Parte prima
La passione che mi lega all’Africa e alle sue diverse problematiche, costituisce il cavallo di battaglia delle ricerche socio-educative, politiche e socio-economiche, alle quali ho dedicato e dedico tempo prezioso della mia vita e verso le quali intendo ancora orientare le mie energie ed azioni, finchè mi sarà possibile.
In questa prima parte del mio articolo, i miei sforzi saranno diretti alla descrizione degli errori commessi in passato (ed in qualche caso, ancor oggi) dagli occidentali, nel propinare in Africa una pedagogia che non teneva conte delle innumerevoli diversità di razza, di cultura e società, estremamente accentuate nel continente. In poche parole: non si sono considerate le grandi differenze di abitudini e di modi di vivere, tuttora esistenti, tra gli africani (persino all’interno di uno stesso stato).
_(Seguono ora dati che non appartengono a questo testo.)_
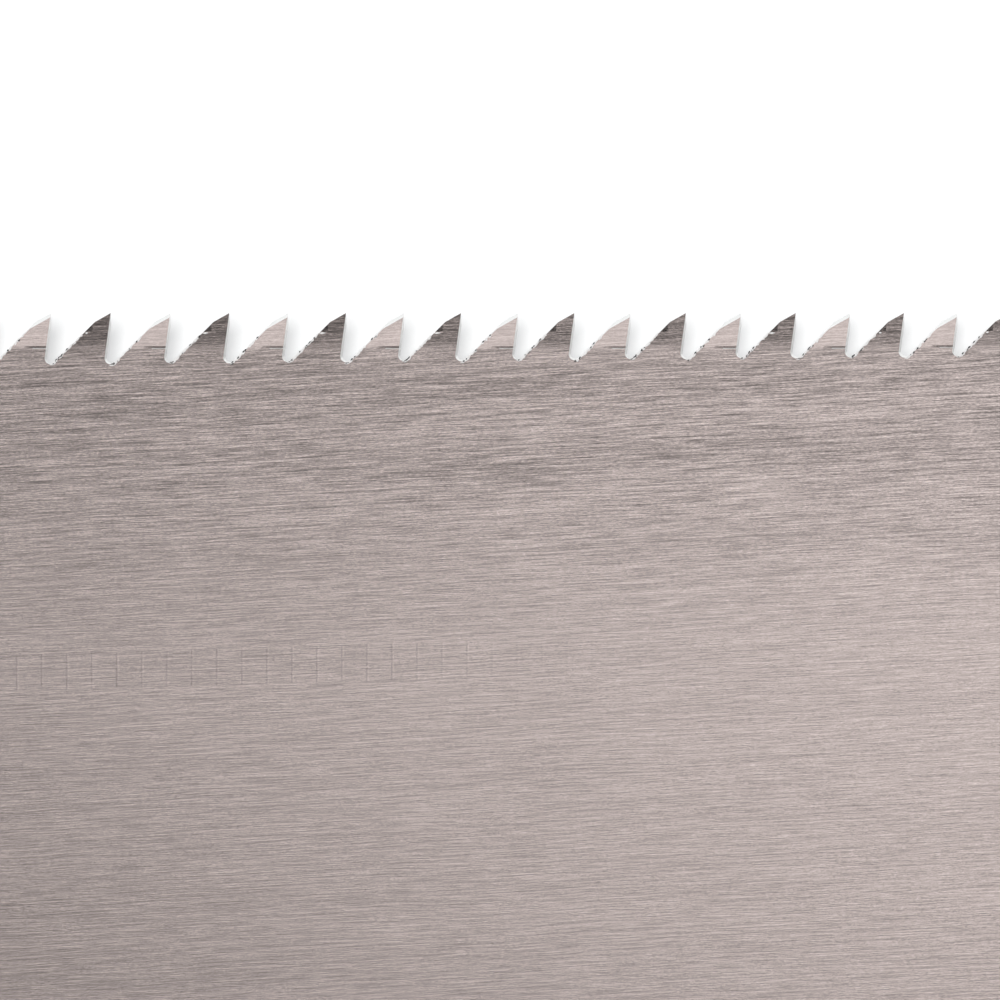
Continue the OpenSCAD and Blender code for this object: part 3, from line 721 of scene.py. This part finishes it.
swing_room, spacer_front = 9.8, -14.0
mouth_angle = math.degrees(math.acos((spacer_front - hook_x) / swing_room))
spacer_line = ([(holder_back, -plate_half), (holder_back, plate_half), (spacer_front, plate_half)]
               + [(spacer_front, swing_room * math.sin(math.radians(mouth_angle)))]
               + arc_points(hook_x, 0, swing_room, mouth_angle, -mouth_angle, 16)[1:]
               + [(spacer_front, -plate_half)])
sheet = pressed_sheet("parting_strip", spacer_line, rivet_holes, blade_z - gap_half, blade_z + gap_half, 0.05)
new_piece("parting_strip", sheet, holder_steel, "handle", "holder_steel", "holder_spacer")


# Pins and rivets
# Cold-headed steel: the hook pin over which the tang is hooked, two rivets behind it, and two
# long pins through the handle, cut flush under the cane. One turned shape is set at each place.
def turned(name, profile, steps=40):
    """A round solid from its profile, a list of (radius, height) from the bottom to the top."""
    bm = bmesh.new()
    skin(bm, [add_ring(bm, [(*p, z) for p in (circle_line(0, 0, r, steps) if r else [(0, 0)])]) for r, z in profile])
    return settle(bm, name, 35)


def set_in_place_tree():
    tree, given = new_tree("set_in_each_hole", {"Turned piece": "Object", "Steel": "Material"})
    return end_tree(tree, set_on_points(tree, given, "Turned piece", Rotation=read(tree, "turn")), given["Steel"])


def set_turned(name, profile, places, steel, *nodes, slot="pin_steel", turns=None, steps=40):
    """One turned shape at each of several places, as one piece on the handle."""
    seats = data_mesh(name, places, turn=turns or [(0, 0, 0)] * len(places))
    mesh = grow(seats, place_tree, {"Turned piece": turned(name + "_shape", profile, steps), "Steel": steel})
    new_piece(name, mesh, steel, "handle", slot, *nodes)


def headed_profile(r, grip, head_r, rise):
    """A shank with a low domed head at both ends."""
    dome = [(head_r * math.cos(a), rise * (0.25 + 0.75 * math.sin(a))) for a in np.radians(range(0, 91, 10))]
    up = [(r, grip / 2 - 0.01), (head_r - 0.08, grip / 2 + 0.01), (head_r, grip / 2 + 0.08)]
    up += [(x, grip / 2 + z) for x, z in dome[:-1]] + [(0, grip / 2 + rise)]
    return [(x, -z) for x, z in reversed(up)] + up


place_tree = set_in_place_tree()
pin_steel = ground_steel("headed_pin_steel", (0.58, 0.57, 0.56), (0.0009, 0.0002), 0.06, 0.27, 0.00001)
holder_grip, pin_end, pin_r, pin_bevel = 3.0, 10.3, 2, 0.3
set_turned("domed_hook_pin", headed_profile(2.5, holder_grip, 3.7, 0.7), [(hook_x, 0, blade_z)], pin_steel,
           "hook_pin")
set_turned("domed_rivets", headed_profile(1.5, holder_grip, 2.4, 0.9),
           [(rivet_x, side * rivet_y, blade_z) for side in (-1, 1)], pin_steel, "holder_rivets")
pin_profile = [(pin_r, pin_end - pin_bevel), (pin_r - pin_bevel, pin_end), (0, pin_end)]
set_turned("flush_cross_pins", [(r, -z) for r, z in reversed(pin_profile)] + pin_profile,
           [(x, 0, blade_z) for x in pin_places], pin_steel, "handle_pins")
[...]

L’aver ricucito il modello pedagogico occidentale sulla multiforme realtà sociale africana, ha prodotto disagio e disorientamento nella popolazione, che credo debba recuperare le proprie radici per evitare di perdersi. In questo continente esistono molti fattori che influenzano e condizionano le scienze educative, quali:
-L’Africa è un mosaico di culture estremamente eterogeneo.
-L’influenza coloniale di Francia, Gran Bretagna, Belgio e Portogallo, che hanno sviluppato sistemi educativi o filosofie molto diversi.
-Posizioni ideologiche sull’apporto della tradizione tribale e della modernizzazione dei sistemi educativi.
-Dipendenza dei sistemi educativi africani da una diversità di fonti di finanziamento.
La teorizzazione del pensiero africano e le implicazioni riguardo alla concezione dei sistemi educativi hanno avuto un progresso sostanziale a partire dagli anni ’80. Prima di questo periodo, le informazioni chiave dell’educazione erano trasmesse da autori le cui preoccupazioni possono essere riassunte come trasmissione ai giovani della realtà e dell’esperienza che i “saggi” avevano acquisito. Nonostante tutto, però, i pedagogisti africani hanno poi agito con rapidità nel comprendere che era necessario un processo di sradicamento dei fondamenti di base dell’educazione tradizionale nelle loro società, per cercare di amalgamare i valori tribali alle nuove tendenze che, dagli inizi del ‘900, arrivavano dai colonizzatori i quali, tuttavia, non tentarono affatto di impedire che le tradizioni dei clan indigeni cadessero nella dimenticanza. A questo triste fenomeno, che durò, nel secolo scorso sino agli anni ‘70, cominciò gradualmente ad opporsi l’idea che la realtà vissuta dalle società africane, avrebbe dovuto essere analizzata in una prospettiva africana e da autori africani che comprendano realmente i tabù ed i mutamenti profondi, che si sono verificati in queste società, in diverse iniziative.
Alcune opere più recenti come ad esempio “A companion to african philosophy” (di Wiley – edito da “Kwasi Wiredu”- la cui ultima ristampa è del 2006), superano il limite concettuale della rivendicazione per gli intellettuali africani il diritto primario di analizzare la loro storia, riferendosi a strutture specificatamente indigene. Nello specifico questo importante testo segna una svolta nel pensiero filosofico e pedagogico, includendo resoconti della filosofia africana precoloniale e del pensiero politico contemporaneo. Così, anno dopo anno, cominciò una contestazione dell’interpretazione, che, gli intellettuali europei sostenitori della colonizzazione, avevano imposto della storia dell’Africa e del relativo sistema educativo.